Museu ou mesquita? Batalha por Santa Sofia vai a tribunal
A Santa Sofia em Istambul permaneceu em pé, enquanto os impérios vieram ao poder e caíram ao seu redor, quando governantes e estadistas iam e vinham e as fés floresciam e depois desapareciam.
Agora, a antiga catedral de mais de 1.500 anos, que depois virou mesquita, está no centro de uma luta moderna entre as raízes seculares da Turquia atual e as aspirações islamistas de seu presidente. A batalha sobre quem, se é que alguém possa, orar no patrimônio mundial da UNESCO, reflete uma batalha maior em uma sociedade dividida entre secularismo e conservadorismo religioso.
Na quinta-feira, o Conselho de Estado da Turquia ouviu argumentos de advogados da Associação para a Proteção de Monumentos Históricos e do Meio Ambiente, um grupo que solicita que a Santa Sofia seja revertida de um museu para uma mesquita.
A associação está pressionando por uma anulação da decisão de 1935 que transformou a estrutura icônica em um museu, onde não seriam realizados cultos religiosos ou orações em grupo. Uma decisão é esperada dentro de duas semanas.
Se o tribunal decidir a favor da ONG, será a última de uma longa série de reviravoltas para a Santa Sofia, que há muito domina o horizonte de Istambul, um símbolo do status da cidade como uma ponte entre o Oriente e o Ocidente, e os mundos muçulmano e cristão.
Construída como igreja, depois de concluída em 537, a Santa Sofia foi imediatamente central ao cristianismo primitivo e sua vasta cúpula da catedral foi aclamada como uma maravilha. Em 1453, quando os otomanos conquistaram a cidade anteriormente conhecida como Constantinopla, tornou-se uma mesquita. Depois de cerca de 500 anos ela foi convertida em museu logo após a fundação da Turquia moderna e secular.
Hoje, é uma das atrações mais populares do país, com milhões de visitantes todos os anos.
Mas o presidente islamista radical da Turquia, Recep Tayyip Erdogan, está de olho no local. Em um discurso de campanha antes das eleições locais no ano passado, ele disse que foi um “grandíssimo erro” transformá-la em um museu.

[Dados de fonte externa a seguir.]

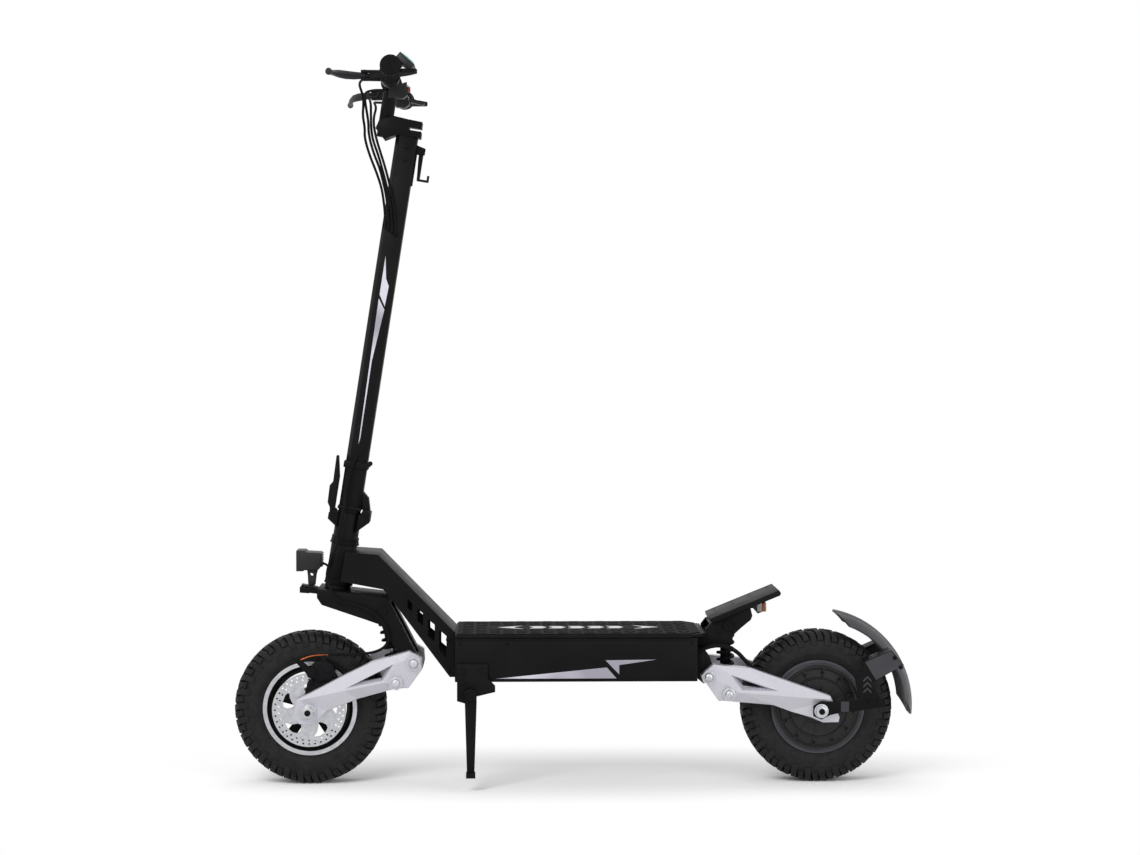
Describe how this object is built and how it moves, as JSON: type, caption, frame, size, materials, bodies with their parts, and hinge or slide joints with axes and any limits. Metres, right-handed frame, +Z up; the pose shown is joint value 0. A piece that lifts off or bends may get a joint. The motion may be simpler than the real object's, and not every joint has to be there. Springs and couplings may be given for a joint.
{
  "type": "electric kick scooter",
  "caption": "Folding electric kick scooter with off-road tyres, leading and trailing arm suspension, hub motor, footrest, fender and kickstand.",
  "frame": {"origin": "on the floor, under the middle of the bounding box", "axes": "-X is forward, +Z is up, +Y is the rider's right side"},
  "size_m": [1.197, 0.613, 1.2809],
  "materials": {
    "black_alloy": "satin",
    "silver_alloy": "satin",
    "black_steel": "satin",
    "zinc_steel": "brushed",
    "tyre": "matt",
    "rubber": "matt",
    "black_plastic": "matt",
    "grey_plastic": "matt",
    "clear": "gloss",
    "red_plastic": "gloss",
    "cell_pack": "matt",
    "copper": "satin"
  },
  "bodies": {
    "chassis": {"neck_frame": "black_alloy", "headset_cups": "black_alloy", "deck_case": "black_alloy", "deck_lid": "black_alloy", "deck_mat": "rubber", "battery_pack": "cell_pack", "motor_controller": "silver_alloy", "charge_port": "black_plastic", "rear_pivot_block": "black_alloy", "footrest_bracket": "black_alloy", "footrest_plate": "black_alloy", "tail_light_housing": "black_plastic", "kickstand_bracket": "black_alloy", "chassis_bolts": "zinc_steel"},
    "steering": {"fork_yoke": "black_alloy", "steerer_tube": "black_alloy", "fold_base": "black_alloy", "steering_pins": "zinc_steel", "headlight_housing": "black_plastic", "headlight_lens": "clear", "brake_cable_upper": "rubber", "brake_cable_lower": "rubber"},
    "latch": {"latch_lever": "black_alloy"},
    "stem": {"stem_tube": "black_alloy", "stem_clamp": "black_alloy", "handlebar": "black_alloy", "grips": "rubber", "brake_perches": "black_alloy", "hook_strip_and_pins": "black_steel", "display_housing": "black_plastic", "display_glass": "clear", "bar_controls": "black_plastic", "control_cables": "rubber"},
    "hook": {"stem_hook": "black_alloy"},
    "left_lever": {"brake_lever_left": "black_alloy"},
    "right_lever": {"brake_lever_right": "black_alloy"},
    "horn": {"horn_button": "red_plastic"},
    "throttle": {"throttle_trigger": "black_plastic"},
    "front_arm": {"front_arms": "silver_alloy", "front_axle_and_bolts": "zinc_steel", "front_caliper": "black_steel"},
    "front_wheel": {"front_rim": "black_alloy", "front_tyre": "tyre", "front_disc": "zinc_steel", "front_bearings": "zinc_steel"},
    "front_shock": {"front_shock_body": "black_alloy"},
    "front_rod": {"front_shock_rod": "zinc_steel"},
    "rear_arm": {"rear_arms": "silver_alloy", "rear_axle_and_bolts": "zinc_steel", "motor_stator": "copper", "fender_brackets": "black_steel", "fender": "grey_plastic"},
    "rear_wheel": {"hub_motor_shell": "black_alloy", "motor_covers": "black_alloy", "rear_tyre": "tyre", "rear_disc": "zinc_steel"},
    "rear_shock": {"rear_shock_body": "black_alloy"},
    "rear_rod": {"rear_shock_rod": "zinc_steel"},
    "kickstand": {"kickstand_leg": "black_steel", "kickstand_foot": "rubber"}
  },
  "joints": [
    {"name": "steering", "type": "hinge", "parent": "chassis", "child": "steering", "pos_m": [-0.4031, 0, 0.4387], "axis": [0.1547, 0, 0.988], "range_deg": [-45, 45]},
    {"name": "stem_fold", "type": "hinge", "parent": "steering", "child": "stem", "pos_m": [-0.36845, 0, 0.47123], "axis": [0, 1, 0], "range_deg": [0, 88], "deforming": ["brake_cable_upper"]},
    {"name": "latch", "type": "hinge", "parent": "steering", "child": "latch", "pos_m": [-0.42517, 0, 0.47232], "axis": [0, -1, 0], "range_deg": [0, 95]},
    {"name": "hook_swing", "type": "hinge", "parent": "stem", "child": "hook", "pos_m": [-0.2688, 0, 1.10889], "axis": [0, -1, 0], "range_deg": [0, 85]},
    {"name": "left_brake", "type": "hinge", "parent": "stem", "child": "left_lever", "pos_m": [-0.35861, -0.17104, 1.22451], "axis": [0, 0, 1], "range_deg": [0, 14], "stiffness_Nm_per_rad": 2.5, "springref_deg": -2.86},
    {"name": "right_brake", "type": "hinge", "parent": "stem", "child": "right_lever", "pos_m": [-0.35861, 0.17104, 1.22451], "axis": [0, 0, -1], "range_deg": [0, 14], "stiffness_Nm_per_rad": 2.5, "springref_deg": -2.86},
    {"name": "horn_press", "type": "slide", "parent": "stem", "child": "horn", "axis": [-1, 0, 0], "range_m": [0, 0.002], "stiffness_N_per_m": 400, "springref_m": -0.0005},
    {"name": "throttle_push", "type": "hinge", "parent": "stem", "child": "throttle", "pos_m": [-0.29116, 0.13859, 1.21151], "axis": [0, 1, 0], "range_deg": [0, 20], "stiffness_Nm_per_rad": 0.15, "springref_deg": -11.46},
    {"name": "front_suspension", "type": "hinge", "parent": "steering", "child": "front_arm", "pos_m": [-0.2817, 0, 0.2183], "axis": [0, 1, 0], "range_deg": [0, 9], "stiffness_Nm_per_rad": 287, "springref_deg": -9, "deforming": ["brake_cable_lower"]},
    {"name": "front_wheel_spin", "type": "hinge", "parent": "front_arm", "child": "front_wheel", "pos_m": [-0.465, 0, 0.1335], "axis": [0, 1, 0], "continuous": true},
    {"name": "front_shock_tilt", "type": "hinge", "parent": "steering", "child": "front_shock", "pos_m": [-0.3364, 0, 0.3081], "axis": [0, 1, 0], "range_deg": [-0.2, 2.05]},
    {"name": "front_rod_slide", "type": "slide", "parent": "front_shock", "child": "front_rod", "axis": [-0.1877, 0, 0.9822], "range_m": [-0.0003, 0.0063]},
    {"name": "rear_suspension", "type": "hinge", "parent": "chassis", "child": "rear_arm", "pos_m": [0.2312, 0, 0.1927], "axis": [0, -1, 0], "range_deg": [0, 9], "stiffness_Nm_per_rad": 330, "springref_deg": -9},
    {"name": "rear_wheel_spin", "type": "hinge", "parent": "rear_arm", "child": "rear_wheel", "pos_m": [0.427, 0, 0.1335], "axis": [0, 1, 0], "continuous": true},
    {"name": "rear_shock_tilt", "type": "hinge", "parent": "chassis", "child": "rear_shock", "pos_m": [0.2671, 0, 0.2792], "axis": [0, 1, 0], "range_deg": [-2.4, 0.2]},
    {"name": "rear_rod_slide", "type": "slide", "parent": "rear_shock", "child": "rear_rod", "axis": [0.0017, 0, 1], "range_m": [-0.0003, 0.0062]},
    {"name": "kickstand_fold", "type": "hinge", "parent": "chassis", "child": "kickstand", "pos_m": [-0.1826, -0.118, 0.1656], "axis": [0, -1, 0], "range_deg": [0, 86]}
  ],
  "couplings": [
    {"joint": "front_shock_tilt", "follows": "front_suspension", "ratio": 0.2061},
    {"joint": "front_rod_slide", "follows": "front_suspension", "m_per_rad": 0.038494},
    {"joint": "rear_shock_tilt", "follows": "rear_suspension", "ratio": -0.24426},
    {"joint": "rear_rod_slide", "follows": "rear_suspension", "m_per_rad": 0.037433}
  ]
}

Ziya Meral, um membro da comunidade cristã da Turquia que se acredita ter cerca de 100.000 membros, diz que transformá-la em uma mesquita e permitir que apenas muçulmanos rezem nela lhe pareceria uma ação exclusivista.
Para Meral, é a mistura do edifício de suas raízes cristãs e escrituras árabes que detém um significado extraordinário para todos os turcos.
“Sempre que entrei na Santa Sofia, sempre senti que estava entrando na história ou em uma herança nesta terra com a qual me relacionava”, disse Meral, que é membro associado sênior do Royal United Services Institute, com sede em Londres, durante um entrevista por telefone. “Mas também estou entrando em uma síntese da cultura que carrego dentro do meu corpo, nos meus hábitos de vida, na minha visão de mundo, que de alguma forma esse espaço sagrado reúne tudo”.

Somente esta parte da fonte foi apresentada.